As you can see it takes almost 180s to create 200M items in Redis. What’s remarkable about this number is that it sets an upper bound on write throughput limit for Redis: no matter how big the Redis server is, it won’t be able to go faster than ~1.1M records a second because records creation is always done entirely in a single thread. Saving 200M records takes 150s which shows how quickly a server can persist its data or replicate itself to a replica. Note the gap: those 200M items take up 17GB of RAM, hence Redis moves 17GB in 150s or 110MB/s (for comparison, the slowest hdd in AWS (sc1) reaches 250MB/s and in GCP (pd-standard) reaches 400MB/s). Finally, flushdb demonstrates that a simple “empty my store” operation may be cpu-intensive, and completely stall other requests for almost 3 minutes! Not so simple anymore.

This snapshot below is the POC store under development.

You can see that the same commands run an order of magnitude faster. The result is achieved in part because of the shared-nothing architecture that distributes operations across cpus but also due to novel dictionary design.
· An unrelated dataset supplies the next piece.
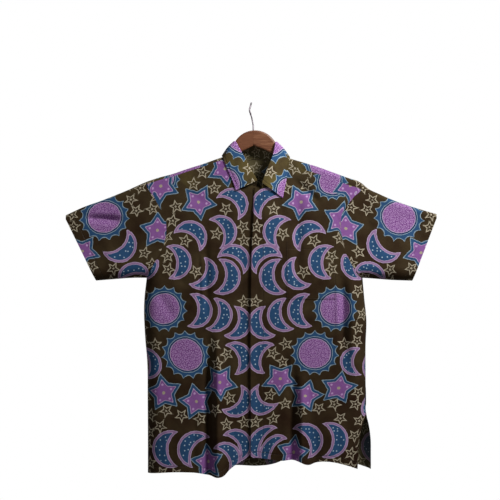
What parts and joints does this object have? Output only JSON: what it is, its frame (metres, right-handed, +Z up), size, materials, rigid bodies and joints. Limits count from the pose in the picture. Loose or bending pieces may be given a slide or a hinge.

Btw, you can see that flushdb operation was not timed - redis-cli does not show latencies of “fast” operations below 500ms. Hence, we can conclude that flushdb was at least 350 times faster in this case. If you compare used_memory_human metric, you can see that Redis required almost twice more RAM than the POC (16.9GB vs 9.5GB).

There is a lot more to cover. For example, Redis SAVE stalls the processing of all requests, similarly to FLUSHDB . In contrast, the new store runs it concurrently with the rest of the traffic while still producing a consistent point-in-time snapshot. In other words, it provides BGSAVE product experience with the reliability of SAVE.

If we combine the long tail of improvements that come from a new design, we will get a product that redefines what simplicity and ease of use mean for an in-memory database world.